A slightly higher prevalence has been reported from referral centers in Japan and Italy.

Mortality/Morbidity

  • Survival has varied widely in the literature, with 5-year survival ranging from 20-85% and 10-year survival from approximately 15-80%The best data come from the National Cancer Data Base. In this series, 5-year survival was 88.5% and 10-year survival was 49.1%.
  • A significant number of patients continue to die of recurrent disease many years after the initial treatment.
  • Permanent cure is achieved in the minority of patients.

Race

No known racial predilection exists.

Sex

Parathyroid cancer occurs equally in males and females.

Age

Parathyroid cancer usually occurs in patients older than 30 years. After that, no predominant age association has been noted.

Clinical

History

The history should focus on symptoms of hypercalcemia plus the other symptoms of hyperparathyroidism. The onset is usually more abrupt, and the symptoms more severe than hyperparathyroidism due to benign disease.

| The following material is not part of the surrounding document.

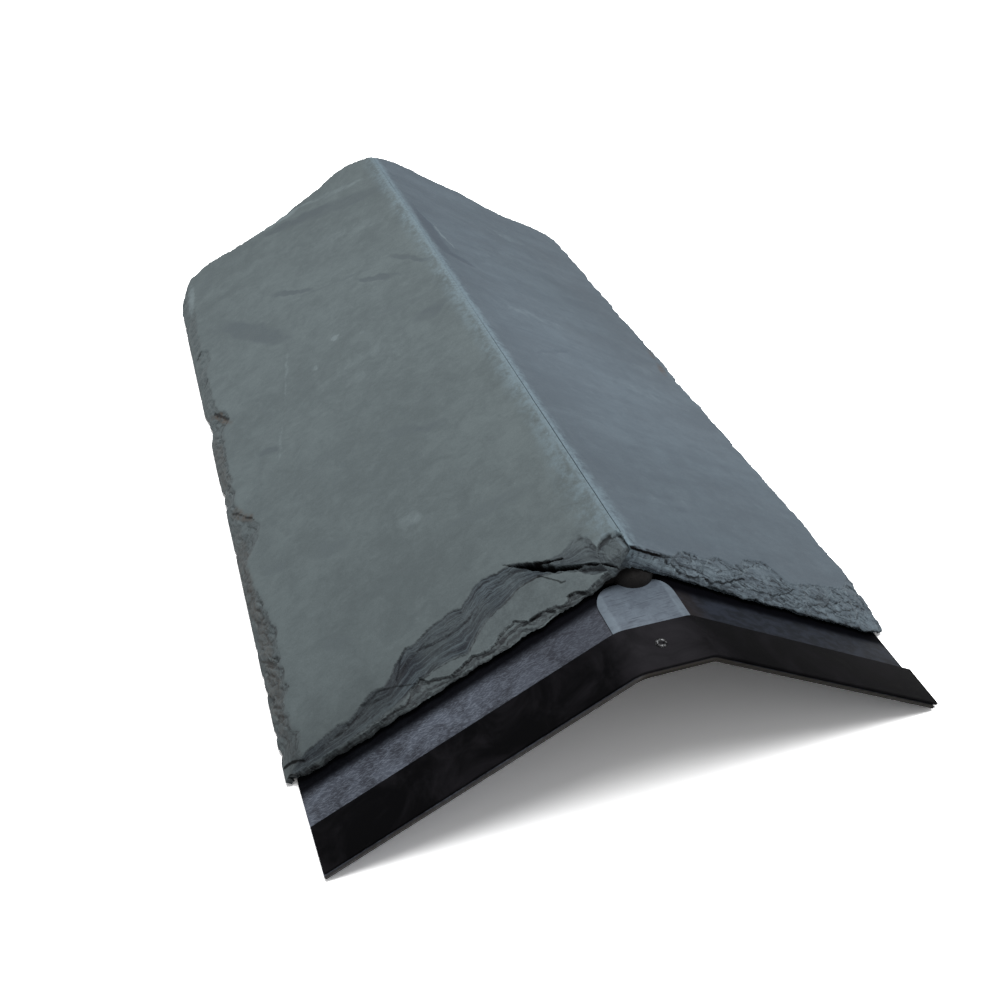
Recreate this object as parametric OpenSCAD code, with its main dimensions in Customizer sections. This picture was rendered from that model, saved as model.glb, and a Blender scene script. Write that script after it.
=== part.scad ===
/* [Slates] */
// Length of each slate along the ridge, at its outer edge
slate_length = 472; // [300:1:600]
// Width of each slate down the slope, from the ridge line to the outer lower edge
slate_width = 175; // [140:1:260]
// Thickness of each slate
slate_thickness = 9.5; // [6:0.5:14]
// Pitch of each wing below the horizontal
pitch = 30; // [20:1:45]
// How far the back edges are hollowed, between the ridge and the outer corners
back_dip = 10; // [0:1:20]
// Width of the worn arris on each side of the ridge joint
arris_width = 3.5; // [1:0.5:6]

/* [Dressed edges] */
// Number of cleavage layers that show in the edges of a slate
laminae = 6; // [3:1:8]
// Run of the dressed bevel along the left outer edge, between its flake scars
left_side_bevel = 9; // [3:0.5:16]
// Run of the dressed bevel along the right outer edge
right_side_bevel = 6; // [3:0.5:16]
// Run of the dressed bevel along the back edges
back_bevel = 3; // [2:0.5:14]
// Run of the left front bevel, between its flake scars
left_front_bevel = 3; // [2:0.5:20]
// Run of the right front bevel, between its flake scars
right_front_bevel = 4; // [2:0.5:20]
// Size of the outer corner broken off at the left slate's back
outer_clip = 18; // [4:1:24]
// Size of the corners broken off at the ridge's back end
ridge_clip = 12; // [4:1:24]
// Depth of the small bites that the dressing tool leaves
bite = 1.6; // [0.4:0.1:3]
// Distance between those bites
bite_pitch = 6; // [4:1:20]

/* [Tray] */
// Thickness of the tray's sheet
sheet = 1.5; // [0.8:0.1:2]
// Width of the flat top, between the lines where its plane meets the wings' planes
flat_width = 32; // [24:1:50]
// Slope width of the tray's wings under the slates
tray_wing = 151; // [100:1:151]
// Radius of the left bend, at the upper face
left_bend_radius = 14; // [3:0.5:20]
// Radius of the right bend, at the upper face
right_bend_radius = 6; // [3:0.5:20]
// Reach of the tongue in front of the slates
tongue_reach = 46; // [35:1:80]
// How much narrower each wing of the tongue is at its front
tongue_taper = 2; // [0:0.5:8]
// Distance from the slates' back edges to the back of the tray
back_lap = 52; // [20:1:90]

/* [Bond, plate, strip and rivet] */
// Thickness of the adhesive between the tray's wings and the slates
bed_thickness = 0.8; // [0.5:0.1:3]
// How far the adhesive stays back from the slates' front and outer edges
bed_setback = 6; // [2:1:20]
// Thickness of the joint plate
plate_thickness = 0.6; // [0.4:0.1:1]
// Width of the joint plate
plate_width = 35; // [20:1:35.5]
// Radius of the plate's rear corners
plate_corner = 11; // [2:0.5:12]
// Gap from the plate's front end to the tongue's front edge
plate_front_gap = 1.5; // [0.5:0.5:6]
// How far the plate reaches behind the slates' front
plate_lap = 4; // [1:0.5:5]
// Radius of the adhesive lobe that was squeezed out over the plate
lobe_radius = 9.5; // [7:0.5:10]
// How far the middle of that lobe lies behind the slates' front
lobe_setback = 9; // [6:0.5:9.5]
// How far the middle of that lobe lies to the right of the ridge
lobe_offset = 4; // [0:0.5:6]
// Thickness of the rubber strip
strip_thickness = 1.5; // [1:0.1:3]
// Width of the rubber strip
strip_width = 23; // [16:1:32]
// Distance from the tongue's front edge to the strip
strip_setback = 1.2; // [0:0.1:3]
// How far the strip overhangs the tongue's right side
strip_overhang = 3.5; // [0:0.5:5]
// Diameter of the rivet's head
rivet_head = 5.2; // [5:0.1:9]
// Diameter of the rivet's shank
rivet_shank = 3.2; // [2.4:0.1:4]
// Diameter of the rivet's open centre
rivet_bore = 1.8; // [1:0.1:2]
// Distance from the tongue's front edge to the rivet
rivet_inset = 13; // [8:0.5:16]
// How far the rivet sits to the left of the tongue's middle
rivet_offset = 2; // [0:0.5:6]

/* [Hidden] */

// heights above the level that the slates' outer lower edges rest on
apex_under = slate_width * sin(pitch);
flat_top = apex_under - flat_width / 2 * tan(pitch) - bed_thickness / cos(pitch);

// places along the ridge: the whole tile is centred on the origin
total_length = tongue_reach + slate_length;
tongue_front = -total_length / 2;
slate_front = tongue_front + tongue_reach;
tray_back = slate_front + slate_length - back_lap;
strip_front = tongue_front + strip_setback;
rivet_y = tongue_front + rivet_inset;

// the bends of tray, plate and strip share one centre on each side
bend_steps = 5;

lamina = slate_thickness / laminae;
mitre_run = slate_thickness * tan(pitch);
rivet_head_rise = 1.1;
rivet_tail_drop = 1.6;

// ---- folded sheets ----

// half of a line across the tray at a lift over its upper face: round the bend, then down the wing to the
// given slope distance from the fold line
function half_line(radius, lift, reach) = let (
    flat = radius * tan(pitch / 2),
    centre = [flat_width / 2 - flat, flat_top - radius],
    r = radius + lift)
    concat([for (i = [0 : bend_steps]) let (a = pitch * i / bend_steps) centre + r * [sin(a), cos(a)]],
           [centre + r * [sin(pitch), cos(pitch)] + (reach - flat) * [cos(pitch), -sin(pitch)]]);

function reversed(line) = [for (i = [len(line) - 1 : -1 : 0]) line[i]];

function fold_line(lift, left, right) = concat(
    [for (p = reversed(half_line(left_bend_radius, lift, left))) [-p[0], p[1]]],
    half_line(right_bend_radius, lift, right));

// sheet between two heights over the tray's upper face, from y0 to y1
module folded_sheet(low, high, left, right, y0, y1) {
    translate([0, y1, 0]) rotate([90, 0, 0]) linear_extrude(y1 - y0)
        polygon(concat(fold_line(high, left, right), reversed(fold_line(low, left, right))));
}

// places children on a wing's plane: x down the slope from the fold line, z square to the upper face
module on_wing(side) {
    mirror([side < 0 ? 1 : 0, 0, 0])
        translate([flat_width / 2, 0, flat_top]) rotate([0, pitch, 0]) children();
}

// what is cut away beside the tapered tongue, extra past its edge
module beside_tongue(side, extra = 0) {
    turn = atan(tongue_taper / tongue_reach);
    on_wing(side) translate([tray_wing - tongue_taper + extra, tongue_front, 0]) rotate([0, 0, -turn])
        translate([0, -tongue_reach, -20]) cube([60, 2 * tongue_reach, 40]);
}

module ridge_tray() {
    color("#3c424b") difference() {
        folded_sheet(-sheet, 0, tray_wing, tray_wing, tongue_front, tray_back);
        beside_tongue(-1);
        beside_tongue(1);
        rivet_hole();
    }
}

module plate_blank(low, high) {
    intersection() {
        folded_sheet(low, high, plate_width, plate_width,
                     tongue_front + plate_front_gap, slate_front + plate_lap);
        translate([-plate_width / 2, -total_length, 0]) cube([plate_width, 2 * total_length, 200]);
    }
}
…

  • Bone pain, pathologic fracture, or other evidence of bone disease (approximately 90% of patients)
  • Renal stones (50-80% of patients)
  • Symptoms of hypercalcemia - Fatigue, weakness, confusion, depression, constipation

Physical

  • Palpable mass in the neck (approximately 50% of patients)
    • A palpable mass is virtually never present with benign parathyroid adenomas or hyperplasia.
    • If a mass is palpated, parathyroid carcinoma should be suspected.
  • Signs of hypercalcemia

Causes

The etiology is unknown in most cases. Parathyroid cancer may be associated with the genetic disease hyperparathyroidism jaw tumor syndrome. It also may be associated with a history of neck irradiation.